Steinkuehler on Learning in Massively Multiplayer Online Games

Learning in massively multiplayer online games. (PDF, Via c.a. steinkuehler – MMOG research.) This was a slightly older article. ;) Nevertheless, the title is no disappointment… there were several quotable elements, including the first bit that is directly related to inquiry-driven instruction that I’ve seen in a while (several articles that is). I still feel compelled to say that these quotes are categorized based on the section of my own paper they might appear in. They appear with minimal annotation, and they appear sans any formating – I’ve dragged and dropped from my outliner.


– [ ] In an MMOG “information is given “just in time,” always in the
context of the goal-driven activity that its actually useful for
– and made meaningful by – and always at a time when it can be
immediately put to use.” (Steinkuehler, 2004, p. 7)
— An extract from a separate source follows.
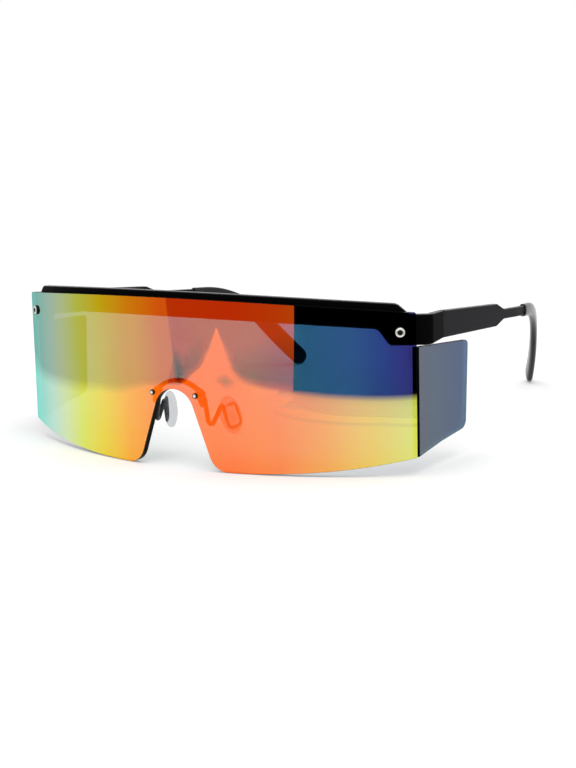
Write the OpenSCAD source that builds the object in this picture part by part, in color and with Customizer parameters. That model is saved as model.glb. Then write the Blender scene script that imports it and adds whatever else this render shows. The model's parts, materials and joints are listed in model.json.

– [ ] “there is a socially- sanctioned precociousness and wonder, that
simple secular instinct that provides motivation for scientific
inquiry (Fisher, 1999): Gamers transform design curiosities into
empirical questions by collecting data (in spreadsheets),
building mathematical models based on that data, and then placing
those models in competition with one another to see which can
most accurately predict (read: exploit) the system (i.e.
minimaxing)” (Steinkuehler, 2004, p. 7)

Socially Negotiated

– [ ] ZPD: MMOGs “are not mastered by overt instruction but rather
apprenticeship (Gee, 1999; Lave & Wenger, 1991; Tharp &
Gallimore, 1988). Gamers who have already mastered the social and
material practices requisite to game playenculturate, through
scaffolded and supported interactions, newer gamers who lack such
knowledge and skill. ” (Steinkuehler, 2004, p. 5)
– [ ] ZPD: A more experienced player “scaffolds her students by
modeling successful
performance, focusing her attention on key material, social, and
contextual aspects that are crucial to its success… entrusting
more and more control over the ongoing actions to the
apprenticeship, and allowing numerous opportunity for practice
and situated feedback.” (Steinkuehler, 2004, p. 7)
– [ ] “newcomers learn the game through full participation in genuine
game play with more knowledgeable/skilled others. You not only
“have to play to learn,” (Turkle, 1995, p. 70), but you also have
to play with others if you ever hope to develop genuine
expertise” (Steinkuehler, 2004, p. 7)
– [ ] “the mechanisms for learning entailed in gameplay in virtual
cultures/worlds are
contingent on the game not only as a designed object but also as
a social practice” (Steinkuehler, 2004, p. 8)

21st Century Skills

– [ ] Risk: In MMOGs ” Failure functions as feedback: What you do risk
by failing is minimal and easily recovered (cf. the high stakes
testing practices implemented by the Bush administration under
the No Child Left Behind Act), particularly in the early stages
of game play, and performing at the outer edge of one’s current
competency, which seems to sustain engagement (cf. notion of
flow, Csikszentmihalyi, 1993; zone of proximal
development, Vygotsky, 1978) and to constantly pull one forward
into more complex and demanding tasks, is highly valued and
socially promoted” (Steinkuehler, 2004, p. 7) Obviously, this
could be mentioned in the subsection on ZPD in the Socially
Negotiated section of my paper.
– [ ] Systems Thinking: “From the very outset of game play, the
individual engages in the virtual social and material world as a
complex, ill structured, dynamic, and evolving system, not some
watered down version of it.” (Steinkuehler, 2004, p. 7)


– [ ] Role of the Researcher: “Serious commendations are due to those
educational technology designers who are leveraging gaming
technologies toward educational ends.” (Steinkuehler, 2004, p.
– [ ] Role of the Researcher: “we need to better understand what
contemporary informal online learning environments do well and do
miserably if we want to leverage those features that are
productive and eschew those that are not. ” (Steinkuehler,
2004, p. 8)
– [ ] Role of the Researcher: “Designing learning environments is not
merely a matter of getting the curricular material right but is
crucially also a matter of getting the situated, emergent
community structures and practices “right.” In this case, unless
we are designing appropriate social structures to accompany such
technological systems (a feat which may very well not always be
possible, given their situated and emergent nature), we cannot
easily leverage the learning mechanisms within MMOGs for play in
creating MMOGs for instruction.” (Steinkuehler, 2004, p. 8)


Steinkuehler, C. A. (2004). Learning in massively multiplayer online games. In Y. B. Kafai, W. A. Sandoval, N. Enyedy, A. S. Nixon, & F. Herrera (Eds.), Proceedings of the Sixth International Conference of the Learning Sciences (pp. 521-528). Mahwah, NJ: Erlbaum.